>> START

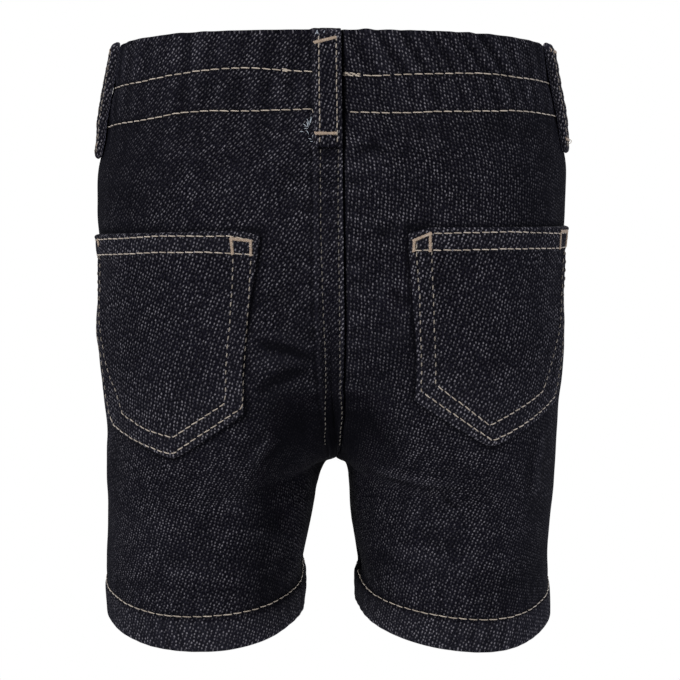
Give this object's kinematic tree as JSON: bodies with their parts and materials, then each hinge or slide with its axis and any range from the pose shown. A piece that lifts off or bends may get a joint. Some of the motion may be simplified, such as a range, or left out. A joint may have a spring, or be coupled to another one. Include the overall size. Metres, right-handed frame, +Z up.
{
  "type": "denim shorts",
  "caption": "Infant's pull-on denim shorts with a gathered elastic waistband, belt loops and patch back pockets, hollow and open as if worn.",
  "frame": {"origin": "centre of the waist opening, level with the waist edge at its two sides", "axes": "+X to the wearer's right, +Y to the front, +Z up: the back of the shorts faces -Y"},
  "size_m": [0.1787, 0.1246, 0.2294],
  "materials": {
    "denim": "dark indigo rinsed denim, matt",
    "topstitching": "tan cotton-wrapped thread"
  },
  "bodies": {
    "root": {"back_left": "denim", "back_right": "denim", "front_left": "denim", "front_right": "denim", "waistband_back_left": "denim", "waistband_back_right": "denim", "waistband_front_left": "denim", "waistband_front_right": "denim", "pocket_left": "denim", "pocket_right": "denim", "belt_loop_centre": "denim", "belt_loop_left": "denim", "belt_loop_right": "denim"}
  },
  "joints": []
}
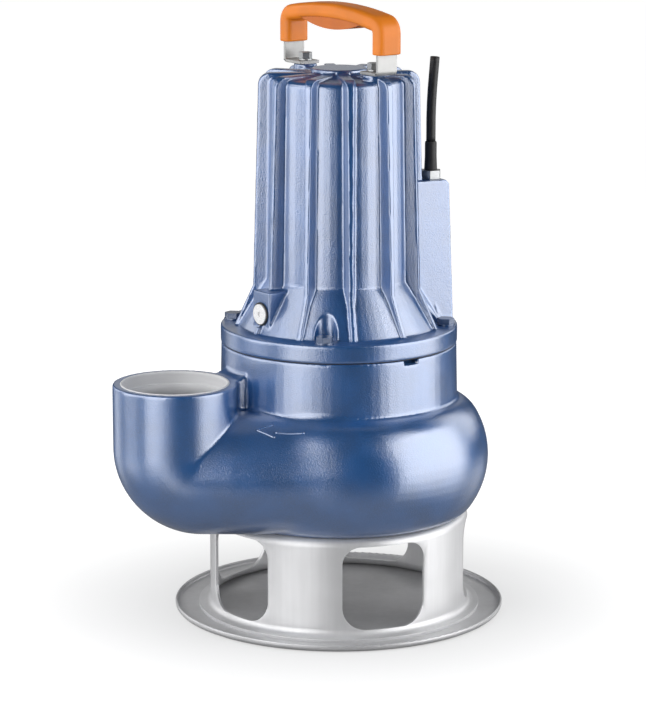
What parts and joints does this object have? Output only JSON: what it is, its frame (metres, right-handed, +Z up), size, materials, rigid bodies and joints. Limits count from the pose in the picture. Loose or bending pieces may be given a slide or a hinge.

>> END
>> START

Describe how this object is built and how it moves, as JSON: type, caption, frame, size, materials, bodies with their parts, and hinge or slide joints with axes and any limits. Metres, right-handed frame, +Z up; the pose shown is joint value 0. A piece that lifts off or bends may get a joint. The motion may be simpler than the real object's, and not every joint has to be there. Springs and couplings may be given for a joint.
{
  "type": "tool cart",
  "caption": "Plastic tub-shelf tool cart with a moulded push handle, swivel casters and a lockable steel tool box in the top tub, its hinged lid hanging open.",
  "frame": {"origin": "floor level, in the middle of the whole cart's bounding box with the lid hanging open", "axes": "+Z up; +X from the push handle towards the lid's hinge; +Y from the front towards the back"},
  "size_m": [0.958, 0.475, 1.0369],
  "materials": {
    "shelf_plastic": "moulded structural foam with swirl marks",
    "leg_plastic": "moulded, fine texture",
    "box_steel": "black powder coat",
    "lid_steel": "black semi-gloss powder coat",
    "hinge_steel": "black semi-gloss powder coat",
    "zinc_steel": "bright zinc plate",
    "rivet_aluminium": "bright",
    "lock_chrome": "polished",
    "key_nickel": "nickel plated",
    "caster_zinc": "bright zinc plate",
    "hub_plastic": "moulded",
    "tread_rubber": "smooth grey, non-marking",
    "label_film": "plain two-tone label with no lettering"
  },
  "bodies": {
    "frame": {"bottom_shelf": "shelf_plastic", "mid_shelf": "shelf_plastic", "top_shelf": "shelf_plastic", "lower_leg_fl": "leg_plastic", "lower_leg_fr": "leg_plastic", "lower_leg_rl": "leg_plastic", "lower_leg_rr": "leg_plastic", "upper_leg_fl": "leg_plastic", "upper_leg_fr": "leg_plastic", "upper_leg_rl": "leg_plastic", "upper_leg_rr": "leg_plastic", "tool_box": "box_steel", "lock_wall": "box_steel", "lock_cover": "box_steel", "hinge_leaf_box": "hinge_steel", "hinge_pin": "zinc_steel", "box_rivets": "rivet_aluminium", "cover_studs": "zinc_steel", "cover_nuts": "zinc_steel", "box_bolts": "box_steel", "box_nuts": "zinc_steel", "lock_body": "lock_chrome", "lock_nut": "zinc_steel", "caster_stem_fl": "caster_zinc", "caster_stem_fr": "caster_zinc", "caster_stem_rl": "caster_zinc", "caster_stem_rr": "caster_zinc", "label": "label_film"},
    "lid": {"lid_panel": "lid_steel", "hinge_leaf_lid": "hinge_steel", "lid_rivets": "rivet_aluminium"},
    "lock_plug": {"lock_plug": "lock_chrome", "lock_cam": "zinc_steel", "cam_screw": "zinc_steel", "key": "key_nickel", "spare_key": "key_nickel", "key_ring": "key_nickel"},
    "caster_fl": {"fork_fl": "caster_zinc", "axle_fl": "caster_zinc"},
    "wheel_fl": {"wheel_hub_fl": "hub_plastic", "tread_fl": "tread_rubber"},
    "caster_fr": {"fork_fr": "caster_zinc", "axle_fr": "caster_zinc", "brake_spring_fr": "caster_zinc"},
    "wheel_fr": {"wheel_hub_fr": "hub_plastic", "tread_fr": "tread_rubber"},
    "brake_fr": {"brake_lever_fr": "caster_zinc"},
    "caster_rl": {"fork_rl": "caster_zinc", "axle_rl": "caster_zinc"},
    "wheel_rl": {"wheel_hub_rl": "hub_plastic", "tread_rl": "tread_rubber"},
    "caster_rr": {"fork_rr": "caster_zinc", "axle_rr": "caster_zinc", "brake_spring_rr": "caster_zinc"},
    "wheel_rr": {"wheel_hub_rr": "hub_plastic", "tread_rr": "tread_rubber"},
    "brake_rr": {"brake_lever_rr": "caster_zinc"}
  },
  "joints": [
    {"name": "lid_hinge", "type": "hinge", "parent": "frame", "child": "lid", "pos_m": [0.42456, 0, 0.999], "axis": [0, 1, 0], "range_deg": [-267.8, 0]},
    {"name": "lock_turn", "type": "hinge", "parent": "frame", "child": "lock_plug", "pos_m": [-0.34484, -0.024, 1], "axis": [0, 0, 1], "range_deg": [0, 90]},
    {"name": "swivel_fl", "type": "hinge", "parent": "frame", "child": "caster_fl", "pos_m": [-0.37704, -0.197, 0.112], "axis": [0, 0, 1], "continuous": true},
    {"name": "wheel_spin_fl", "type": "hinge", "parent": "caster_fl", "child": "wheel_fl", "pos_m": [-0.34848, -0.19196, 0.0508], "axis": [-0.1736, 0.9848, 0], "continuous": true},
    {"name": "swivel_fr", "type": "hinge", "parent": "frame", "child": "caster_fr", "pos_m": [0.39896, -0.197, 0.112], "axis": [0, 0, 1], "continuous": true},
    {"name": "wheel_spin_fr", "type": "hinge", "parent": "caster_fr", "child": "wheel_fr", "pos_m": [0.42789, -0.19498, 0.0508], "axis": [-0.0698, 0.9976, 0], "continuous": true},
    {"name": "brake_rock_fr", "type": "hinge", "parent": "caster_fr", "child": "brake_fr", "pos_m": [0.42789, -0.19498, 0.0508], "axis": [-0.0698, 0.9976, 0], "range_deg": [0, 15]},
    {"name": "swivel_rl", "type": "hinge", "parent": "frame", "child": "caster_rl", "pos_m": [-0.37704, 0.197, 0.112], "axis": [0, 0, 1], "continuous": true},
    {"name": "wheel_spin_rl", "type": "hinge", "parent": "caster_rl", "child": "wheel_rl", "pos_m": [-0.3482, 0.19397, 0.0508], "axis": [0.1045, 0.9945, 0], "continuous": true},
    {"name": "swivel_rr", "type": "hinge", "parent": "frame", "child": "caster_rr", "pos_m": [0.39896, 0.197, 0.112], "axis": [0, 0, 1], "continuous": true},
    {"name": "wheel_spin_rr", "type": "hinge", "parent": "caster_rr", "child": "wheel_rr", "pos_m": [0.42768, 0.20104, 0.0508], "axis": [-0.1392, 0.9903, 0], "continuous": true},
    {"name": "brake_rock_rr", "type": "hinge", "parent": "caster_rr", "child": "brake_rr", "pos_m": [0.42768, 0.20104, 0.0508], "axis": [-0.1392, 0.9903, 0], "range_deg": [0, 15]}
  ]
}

>> END
>> START

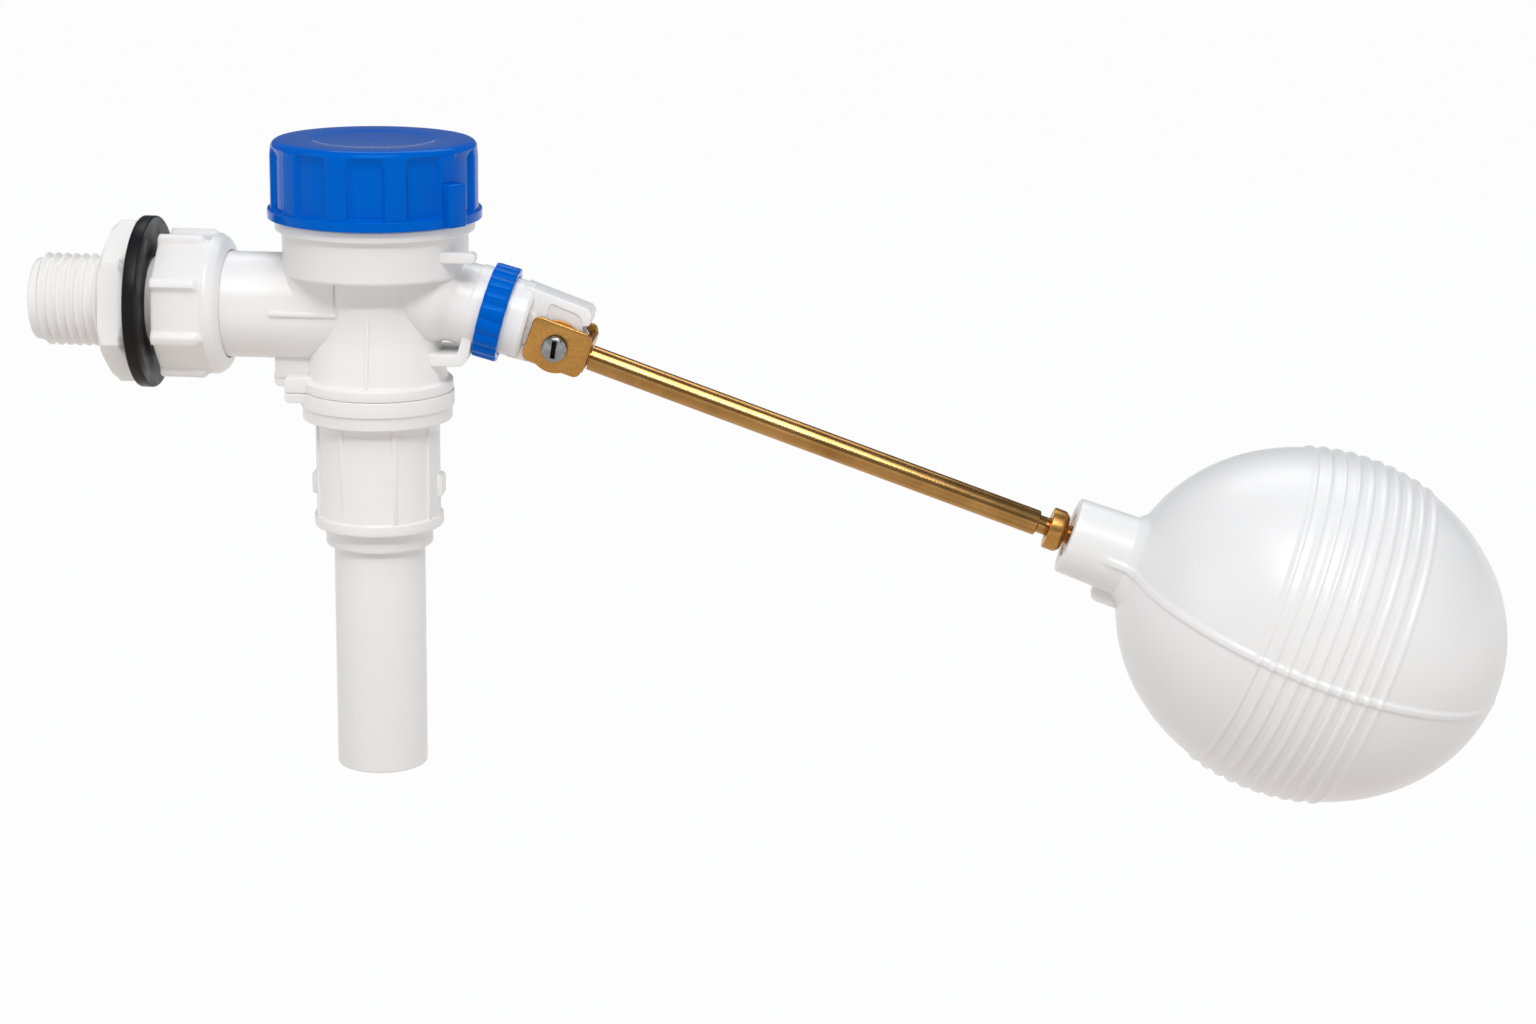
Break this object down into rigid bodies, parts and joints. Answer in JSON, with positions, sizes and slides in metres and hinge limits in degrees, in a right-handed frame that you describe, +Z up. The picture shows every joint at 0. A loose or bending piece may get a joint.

>> END

* Prompt:
Repeat, word for word, only the lines from the line holding "Give this object's" through the line holding "What parts and", with both of those lines included.

* Answer for this exercise:
Give this object's kinematic tree as JSON: bodies with their parts and materials, then each hinge or slide with its axis and any range from the pose shown. A piece that lifts off or bends may get a joint. Some of the motion may be simplified, such as a range, or left out. A joint may have a spring, or be coupled to another one. Include the overall size. Metres, right-handed frame, +Z up.
{
  "type": "denim shorts",
  "caption": "Infant's pull-on denim shorts with a gathered elastic waistband, belt loops and patch back pockets, hollow and open as if worn.",
  "frame": {"origin": "centre of the waist opening, level with the waist edge at its two sides", "axes": "+X to the wearer's right, +Y to the front, +Z up: the back of the shorts faces -Y"},
  "size_m": [0.1787, 0.1246, 0.2294],
  "materials": {
    "denim": "dark indigo rinsed denim, matt",
    "topstitching": "tan cotton-wrapped thread"
  },
  "bodies": {
    "root": {"back_left": "denim", "back_right": "denim", "front_left": "denim", "front_right": "denim", "waistband_back_left": "denim", "waistband_back_right": "denim", "waistband_front_left": "denim", "waistband_front_right": "denim", "pocket_left": "denim", "pocket_right": "denim", "belt_loop_centre": "denim", "belt_loop_left": "denim", "belt_loop_right": "denim"}
  },
  "joints": []
}
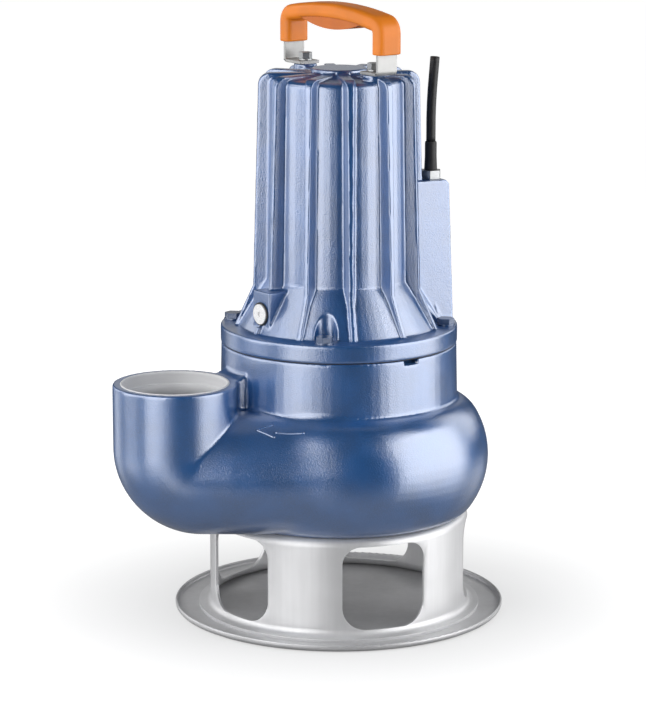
What parts and joints does this object have? Output only JSON: what it is, its frame (metres, right-handed, +Z up), size, materials, rigid bodies and joints. Limits count from the pose in the picture. Loose or bending pieces may be given a slide or a hinge.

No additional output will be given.